Kroger Co KR has been one of the best-performing stocks in the entire S&P 500 in the past six months, gaining 34.3% overall.
However, one large bearish Kroger option trade suggests at least one trader believed the rally has run out of steam.
The Trade
On Tuesday, Benzinga Pro subscribers received the following option alert related to an unusually large Kroger option trade:
- At 11:44 a.m. a trader bought 6,131 Kroger put options with a $34 strike price expiring on July 17 at the ask price of $3.80. The trade represented a bearish bet worth more than $2.32 million.
See Also: How To Read And Trade An Options Alert
Why It's Important
Even traders who stick exclusively to stocks often monitor option market activity closely for unusually large trades. Given the relative complexity of the options market, large options traders are typically considered to be more sophisticated than the average stock trader.
Many of these large options traders are wealthy individuals or institutions who may have unique information or theses related to the underlying stock.
Unfortunately, stock traders often use the options market to hedge against their larger stock positions, and there’s no surefire way to determine if an options trade is a standalone position or a hedge. In this case, given the relatively large size of the Kroger trade, it could represent an institutional hedge.
Stockpiling Boom Over?
Last week, Kroker CEO Rodney McMullen updated investors on the boom in grocery sales created by COVID-19 in a “fireside chat” with analysts from Evercore ISI. McMullen said stockpiling drove 30% same-store sales growth for Kroger in the month of March.
McMullen said the stockpiling phase of the market reaction to the outbreak has now passed, but Kroger remains in a phase in which shoppers are spending more than usual due to dining and travel restrictions. Online sales have driven much of that growth. Evercore estimates Kroger’s online sales have risen by 3% since the outbreak.
“The growth there has been substantial, and the growth has been substantial both in terms of pickup and delivery,” McMullen said.
McMullen said it’s too early to speculate on the next phase of consumer behavior as the economy begins to open back up.
Wall Street is also cautious about what’s coming next for Kroger. In the past week, Citi downgraded Kroger from Buy to Neutral with a $32 price target.
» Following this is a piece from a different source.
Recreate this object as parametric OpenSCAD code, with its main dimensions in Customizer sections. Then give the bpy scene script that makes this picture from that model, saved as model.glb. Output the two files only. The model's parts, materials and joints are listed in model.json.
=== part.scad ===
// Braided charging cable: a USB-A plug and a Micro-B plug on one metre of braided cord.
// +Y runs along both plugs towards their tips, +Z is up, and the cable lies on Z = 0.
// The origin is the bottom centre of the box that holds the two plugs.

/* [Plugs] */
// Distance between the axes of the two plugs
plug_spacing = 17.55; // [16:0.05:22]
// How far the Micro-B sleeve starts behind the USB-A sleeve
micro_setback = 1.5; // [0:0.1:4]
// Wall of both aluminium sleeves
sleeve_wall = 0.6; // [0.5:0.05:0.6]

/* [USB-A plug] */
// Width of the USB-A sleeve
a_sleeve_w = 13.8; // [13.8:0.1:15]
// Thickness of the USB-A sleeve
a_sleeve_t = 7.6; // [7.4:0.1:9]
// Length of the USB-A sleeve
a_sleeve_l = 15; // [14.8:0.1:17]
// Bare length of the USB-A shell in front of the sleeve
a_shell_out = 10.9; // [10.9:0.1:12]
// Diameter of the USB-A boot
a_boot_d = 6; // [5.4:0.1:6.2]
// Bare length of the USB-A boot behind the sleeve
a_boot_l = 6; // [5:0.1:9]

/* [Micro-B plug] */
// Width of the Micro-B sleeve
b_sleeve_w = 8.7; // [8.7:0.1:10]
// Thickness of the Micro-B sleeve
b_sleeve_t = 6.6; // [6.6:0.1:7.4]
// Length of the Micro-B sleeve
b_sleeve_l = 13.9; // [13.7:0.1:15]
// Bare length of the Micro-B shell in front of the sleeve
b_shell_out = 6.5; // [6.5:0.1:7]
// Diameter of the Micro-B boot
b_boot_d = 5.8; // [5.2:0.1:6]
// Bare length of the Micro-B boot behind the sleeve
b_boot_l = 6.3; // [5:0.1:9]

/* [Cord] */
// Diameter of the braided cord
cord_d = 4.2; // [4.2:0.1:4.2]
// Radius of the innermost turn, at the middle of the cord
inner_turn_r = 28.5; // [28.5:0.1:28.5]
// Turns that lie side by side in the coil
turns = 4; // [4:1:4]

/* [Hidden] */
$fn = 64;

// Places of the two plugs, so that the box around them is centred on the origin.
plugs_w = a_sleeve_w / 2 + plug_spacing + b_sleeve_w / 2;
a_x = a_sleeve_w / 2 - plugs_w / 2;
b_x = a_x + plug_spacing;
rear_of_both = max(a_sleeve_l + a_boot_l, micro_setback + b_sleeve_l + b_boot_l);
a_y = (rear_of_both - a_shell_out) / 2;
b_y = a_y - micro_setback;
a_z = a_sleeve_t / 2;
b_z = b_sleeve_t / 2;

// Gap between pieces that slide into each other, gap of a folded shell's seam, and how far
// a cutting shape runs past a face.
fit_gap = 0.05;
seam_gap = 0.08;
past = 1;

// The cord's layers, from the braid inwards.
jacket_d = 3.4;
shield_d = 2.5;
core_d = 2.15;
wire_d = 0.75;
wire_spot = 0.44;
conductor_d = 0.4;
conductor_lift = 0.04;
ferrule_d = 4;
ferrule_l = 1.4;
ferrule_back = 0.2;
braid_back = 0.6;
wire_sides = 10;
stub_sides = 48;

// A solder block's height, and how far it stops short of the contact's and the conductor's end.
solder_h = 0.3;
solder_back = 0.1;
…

JPMorgan reiterated a Neutral rating and raised its price target to $33.
Earlier this month, S3 Partners identified Kroger as a potential short squeeze candidate if the stock market rally resumes.
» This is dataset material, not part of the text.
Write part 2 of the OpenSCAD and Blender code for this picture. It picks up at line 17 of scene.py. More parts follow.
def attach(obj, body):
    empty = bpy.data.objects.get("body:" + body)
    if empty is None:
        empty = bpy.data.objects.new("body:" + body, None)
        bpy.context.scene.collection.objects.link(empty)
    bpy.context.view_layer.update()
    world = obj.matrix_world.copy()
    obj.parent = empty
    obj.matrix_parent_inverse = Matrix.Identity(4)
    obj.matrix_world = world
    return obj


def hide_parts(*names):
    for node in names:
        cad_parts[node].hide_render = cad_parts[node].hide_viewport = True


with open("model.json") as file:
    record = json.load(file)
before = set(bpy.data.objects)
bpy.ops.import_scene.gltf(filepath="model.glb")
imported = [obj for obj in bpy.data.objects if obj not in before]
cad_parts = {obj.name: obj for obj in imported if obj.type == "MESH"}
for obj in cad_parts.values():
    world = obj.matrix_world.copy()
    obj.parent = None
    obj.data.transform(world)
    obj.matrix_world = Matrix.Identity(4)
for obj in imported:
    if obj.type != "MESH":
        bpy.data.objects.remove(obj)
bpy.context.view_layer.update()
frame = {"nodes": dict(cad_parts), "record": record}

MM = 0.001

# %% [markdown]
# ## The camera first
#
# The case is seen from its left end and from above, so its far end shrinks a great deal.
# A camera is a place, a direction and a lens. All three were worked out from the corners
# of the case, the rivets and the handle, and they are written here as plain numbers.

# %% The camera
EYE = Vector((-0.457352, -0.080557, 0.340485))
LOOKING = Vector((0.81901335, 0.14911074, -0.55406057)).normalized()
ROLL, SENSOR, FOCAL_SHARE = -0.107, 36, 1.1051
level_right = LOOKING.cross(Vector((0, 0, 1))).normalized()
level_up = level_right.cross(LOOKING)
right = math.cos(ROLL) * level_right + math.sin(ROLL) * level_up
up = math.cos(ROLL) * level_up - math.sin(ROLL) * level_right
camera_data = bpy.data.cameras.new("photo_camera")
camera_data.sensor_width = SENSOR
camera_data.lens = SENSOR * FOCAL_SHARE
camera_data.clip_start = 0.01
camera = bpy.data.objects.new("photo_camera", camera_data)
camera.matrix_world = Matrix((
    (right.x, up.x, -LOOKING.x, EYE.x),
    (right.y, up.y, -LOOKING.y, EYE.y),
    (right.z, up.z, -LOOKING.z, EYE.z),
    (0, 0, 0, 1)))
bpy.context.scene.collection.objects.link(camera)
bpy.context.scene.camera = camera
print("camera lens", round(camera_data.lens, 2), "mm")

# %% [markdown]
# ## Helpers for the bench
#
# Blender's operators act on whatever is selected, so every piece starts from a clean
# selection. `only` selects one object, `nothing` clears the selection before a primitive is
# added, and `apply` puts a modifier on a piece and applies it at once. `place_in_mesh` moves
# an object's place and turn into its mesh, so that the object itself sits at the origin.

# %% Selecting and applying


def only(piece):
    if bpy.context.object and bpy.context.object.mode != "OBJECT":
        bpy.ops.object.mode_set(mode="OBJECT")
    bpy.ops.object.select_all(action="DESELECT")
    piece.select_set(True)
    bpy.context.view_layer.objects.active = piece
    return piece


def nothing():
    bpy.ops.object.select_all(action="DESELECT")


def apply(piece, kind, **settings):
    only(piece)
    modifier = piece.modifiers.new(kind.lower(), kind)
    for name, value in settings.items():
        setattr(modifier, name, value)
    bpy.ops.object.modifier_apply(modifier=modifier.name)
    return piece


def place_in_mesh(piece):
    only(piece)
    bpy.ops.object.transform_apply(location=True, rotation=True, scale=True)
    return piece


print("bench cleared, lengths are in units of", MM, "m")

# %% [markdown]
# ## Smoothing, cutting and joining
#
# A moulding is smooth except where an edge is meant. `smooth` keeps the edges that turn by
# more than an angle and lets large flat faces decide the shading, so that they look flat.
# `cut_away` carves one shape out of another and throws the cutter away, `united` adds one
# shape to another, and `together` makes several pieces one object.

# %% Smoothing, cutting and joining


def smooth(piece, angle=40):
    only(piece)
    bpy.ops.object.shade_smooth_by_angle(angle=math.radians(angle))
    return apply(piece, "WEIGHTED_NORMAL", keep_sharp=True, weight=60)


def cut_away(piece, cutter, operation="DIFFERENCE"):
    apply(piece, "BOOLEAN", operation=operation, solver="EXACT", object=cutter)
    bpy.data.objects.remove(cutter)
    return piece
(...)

Bullish sentiment among StockTwits messages mentioning Kroger was at 93.2% on Tuesday, up from 86.2% one month ago.
Benzinga’s Take
The bad news for Kroger bulls is that the puts purchased on Tuesday don’t expire until mid-June, suggesting the berish trade is more than just a bet on a short-term pullback. The July Kroger puts have a break-even price of $30.20, which implies about 6.1% downside from current levels.